Где вера и любовь не продаются. Мемуары генерала Беляева (Беляев) - страница 146

– Пусть не боится, мы его побережем. Я буду держать его у себя в штабе; он помаленьку втянется в нашу жизнь, сам не замечая. Без чая мы его не выпустим, – прибавил я смеясь, – если я сам не буду иметь чего-либо, он всегда получит желаемое.

Несколько месяцев спустя Блок устроился в «земгусары». Теперь сестра моя устроилась в скромной квартирке на Сергиевской улице, на втором дворе, на четвертом этаже, но со всеми удобствами. Она завела себе нашу деревенскую Феклушу в качестве кухарки, с племянницей Сашей[115] вместо горничной. Одну комнату отдала старшей дочери дяди Феди, который скончался после японской войны, а маленьких его детей брала в отпуск из института и корпуса. Сама с Ангелиночкой постоянно ходила в церковь и держала себя как святая.

Это, впрочем, не мешало ей принимать молодежь, старших Эллиотов, служивших в Преображенском полку[116]. Алечка, ее подруги, а также заезжие офицеры вносили в их жизнь живую струю, играли на рояле, пели, хотя сами хозяева держались как-то в стороне.

Как-то за обедом, после визита одного молодого человека с еврейской фамилией Фишер[117], всегда молчаливая и сдержанная, Ангелиночка обратилась к моей жене:

– Чудо Алька! Скажите мне, пожалуйста, какого вы мнения вообще о евреях?

– Что же я могу вам сказать? – отвечала Аля. – Я ведь не знаю их как народ. Но между ними я встречала, и не раз, прекрасных, достойных людей, которые превосходно относились ко мне.

– Чудо Алька, – сказала задумчиво Ангелиночка, – вы действительно чудо, Алька! – Это название, которое как-то сорвалось с моих губ, так и осталось за нею.

Отец мой, уже генерал от артиллерии и почетный опекун нескольких институтов, доживал последние годы. Мачеха увезла его на дачу где-то за Нарвой, по Балтийской железной дороге, и я поехал к нему туда. Он уже заметно сдал и относился ко всему пассивно, но мое прибытие оживило его. Вскоре он вернулся в Питер и поселился на Греческом пр. № 6, где она (мачеха) устроила ему небольшую, но вполне аристократическую квартиру.

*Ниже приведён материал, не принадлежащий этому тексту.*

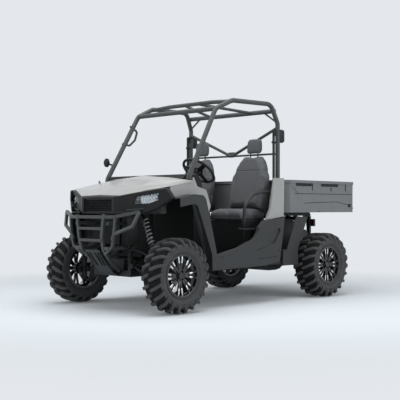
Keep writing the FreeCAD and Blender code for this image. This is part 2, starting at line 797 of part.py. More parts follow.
# Skid plates: the belly, its sump and a slotted plate up the front
belly_points = [(frame_front, s.belly_height), (frame_rear, s.belly_height)]
belly_points += [(frame_rear, rail_low - s.fit_gap), (frame_front, rail_low - s.fit_gap)]
rail_out = s.rail_centre + s.rail_width / 2
belly = prism([(-rail_out, y, z) for y, z in belly_points], (2 * rail_out, 0, 0))
sump_points = [(590, 301), (650, 272), (710, 262), (830, 262), (890, 272), (940, 301)]
sump = prism([(-rail_out, y, z) for y, z in sump_points], (2 * rail_out, 0, 0))
front_line = [(150.3, 300), (215, 330), (300, 418), (372, 510), (380, 545)]
front_line += [(372, 545), (364, 513), (294, 425), (211, 338), (150.3, 308)]
front_half = 101
front_plate = prism([nose(-front_half, reach, z) for reach, z in front_line], (2 * front_half, 0, 0))
slots = [box((x, front_axle_y - 400, 400), (x + 26, front_axle_y - 250, 520)) for x in (24, 62, -50, -88)]
solid("skid_plates", Part.makeCompound([fused([belly, sump]), front_plate.cut(Part.makeCompound(slots))]))

# Hood: facets between its crown, its inner crease, its shoulder and its edge
cowl_y = s.firewall_y - 155
hood_stations = [
    (front_axle_y - 295, 1036, (211, 1030), (250, 1029), (264, 1026)),
    (front_axle_y - 140, 1105, (262, 1093), (345, 1084), (535, 1082)),
    (front_axle_y - 88, 1130, (277, 1112), (380, 1095), (645, 1100)),
    (front_axle_y + 80, 1190, (332, 1170), (487, 1128), (672, 1130)),
    (cowl_y, 1222, (380, 1197), (585, 1172), (680, 1160)),
]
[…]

Как ни странно, но на старости лет он начал писать масляными красками прекрасные портреты.

Прочие братья были уже на зимних квартирах. Дети их подросли, но жены, все еще цветущие и моложавые, придавали уют и прелесть их вполне налаженному и счастливому очагу.

Заседание Комиссии по перевооружению артиллерии открыл мой двоюродный брат Михаил Алексеевич Беляев, впоследствии последний военный министр Российской империи. Выказав большую заботливость о прибывших артиллеристах и их личных нуждах, он сказал несколько общих фраз и передал председательство своему помощнику генералу Каменскому, моему товарищу по артиллерийскому училищу.